Sanctions and strikes

India would do well to encourage congressional and political opinion in the US to work in the direction Khalilzad has proposed. The Pakistani bluff about closing American supply routes to Afghanistan has to be met by the US and its allies resolutely and frontally.

These financial sanctions will be particularly effective at a time when the balance of payments position in Pakistan is far from comfortable and the much-touted Chinese assistance for the China Pakistan Economic Corridor is largely made up of tied loans, with a negligible grant element. This credit squeeze on Pakistan could also be extended to loans from the Asian Development Bank.

The Trump administration wields substantial clout with the Arab Gulf Cooperation Council (GCC). Leading members of the GCC such as Saudi Arabia and the UAE could be very effective in “persuading” Pakistan see reason.

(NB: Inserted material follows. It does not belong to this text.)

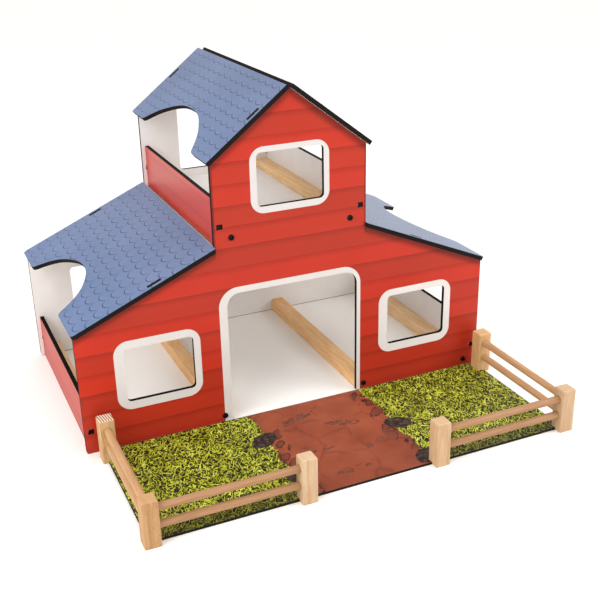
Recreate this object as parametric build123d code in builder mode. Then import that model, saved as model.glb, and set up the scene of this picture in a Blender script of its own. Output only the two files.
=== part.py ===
from build123d import *
import math
import os

os.makedirs("parts", exist_ok=True)

# Flat-pack toy barn of laminated fibreboard with a raised centre bay, and a loose
# fenced yard that stands in front of it.
# Frame: X across the front (left is negative), Y from the front (negative) to the
# back, Z up.  Z = 0 is the surface it all stands on, and X = Y = 0 is the middle of
# the barn and yard together.  Millimetres, real size.

# ---- boards and end panels -------------------------------------------------------
BOARD = 6.0            # thickness of every barn board
HALF_W = 300.0         # half the width of an end panel
TOWER_HALF = 109.0     # half the width of the raised centre bay
FRONT_Y = -53.0        # outer face of the front panel
BACK_Y = 275.0         # outer face of the back panel
FRONT_IN = FRONT_Y + BOARD
BACK_IN = BACK_Y - BOARD
MID_Y = (FRONT_Y + BACK_Y) / 2
ROOM_D = BACK_IN - FRONT_IN
FOOT_R = 3.5           # rounding of the panels' bottom corners

# ---- roof lines: top faces, as (half width, height) -------------------------------
LOW_EAVE = (303.6, 172.3)
LOW_INNER = (108.8, 256.0)
TOW_EAVE = (115.4, 367.9)
TOW_APEX = (0.0, 456.8)
RIDGE_GAP = 5.0        # each tower roof board stops this far from the centre line
OVERHANG = 5.5         # roof boards past the end panels, front and back
LOW_END = 109.2        # where a lower roof board is cut off beside the tower
EAVE_R = 6.0           # rounded eave corners of the lower roof boards

# ---- openings ---------------------------------------------------------------------
DOOR_HALF, DOOR_TOP, DOOR_R = 95.8, 187.35, 18.0
WIN_IN, WIN_OUT, WIN_Z0, WIN_Z1, WIN_R = 145.2, 239.4, 63.2, 138.8, 6.0
TWIN_HALF, TWIN_Z0, TWIN_Z1, TWIN_R = 47.1, 300.0, 371.0, 6.0
BWIN_HALF, BWIN_Z0, BWIN_Z1, BWIN_R = 49.1, 270.0, 371.0, 6.0

# ---- tabs and slots ----------------------------------------------------------------
ROOF_SLOT, ROOF_TAB = 20.0, 19.6     # length along the slope
SLOT_FIT = 0.2                       # slot clearance on each face of a tab
TAB_SHY = 0.2                        # a roof tab stops this far under the roof's face
LOW_SLOT_S = 123.3                   # slot centre, measured up the slope from the eave
TOW_SLOT_S = 85.2

# ---- side walls --------------------------------------------------------------------
WALL_OUT, WALL_H = 294.5, 66.5       # outer face of a lower side wall, and its height
WALL_TAB_Z = 32.0
TWALL_OUT, TWALL_Z0, TWALL_Z1 = 103.5, 249.0, 315.0
TWALL_TAB_Z = 281.6
TAB_H = 6.0

# ---- loft floor and timber beams ----------------------------------------------------
FLOOR_Z0 = 253.0
BEAM = 20.0
LOFT_BEAM_H = 12.5
INNER_BEAM_X = 106.8
OUTER_BEAM_X = 278.5
LOFT_BEAM_X = 87.5
SCREW_LOW_IN = (107.0, 9.2)
SCREW_LOW_OUT = (277.8, 9.8)
SCREW_LOFT = (85.3, 265.6)

# ---- screws --------------------------------------------------------------------------
HEAD_D, HEAD_H = 8.0, 2.2
SHANK_D, SHANK_L = 3.2, 26.0
CLEAR_D = 3.6
PILOT_L = 21.0

# ---- yard ------------------------------------------------------------------------------
YARD_X0, YARD_X1 = -279.2, 293.8
YARD_Y0, YARD_Y1 = -269.9, -57.6
YARD_T = 3.0
POST, POST_H = 20.0, 62.0
POST_XL, POST_XR = -276.3, 293.6
GATE_XL, GATE_XR = -82.4, 101.8
POST_YF, POST_YB = -270.5, -76.5
RAIL_D, RAIL_HOLE = 9.8, 10.4
RAIL_IN = 4.5                        # how far a rail goes into a post
RAIL_Z = (23.7, 47.0)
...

India can best contribute to the squeeze on Pakistan by proceeding on its present course of replacing Saarc with Bimstec as the primary organisation for regional cooperation in South Asia while stepping up trilateral cooperation with Iran and Afghanistan on issues of trade, transit and aid to Afghanistan, despite Tehran’s recent ‘contacts’ with the Taliban.

The obvious collusion between the supreme court and the military in Pakistan to oust Nawaz Sharif makes it clear that the Pakistan army is going to call the shots on cross-border terrorism in Jammu and Kashmir and elsewhere in India. There should be no illusions on this score while determining policies on our relations with Pakistan. It is important that we finalise an imaginative five-year plan for economic assistance to Afghanistan and coordinate policies with Kabul to deal with Pakistan-sponsored terrorism more effectively.

We should also ask ourselves whether any Indian interest is served by denying more military equipment from our stocks of Soviet-era equipment to Afghanistan, especially when two of the four attack helicopters supplied by us to Afghanistan are not operational for want of spare parts.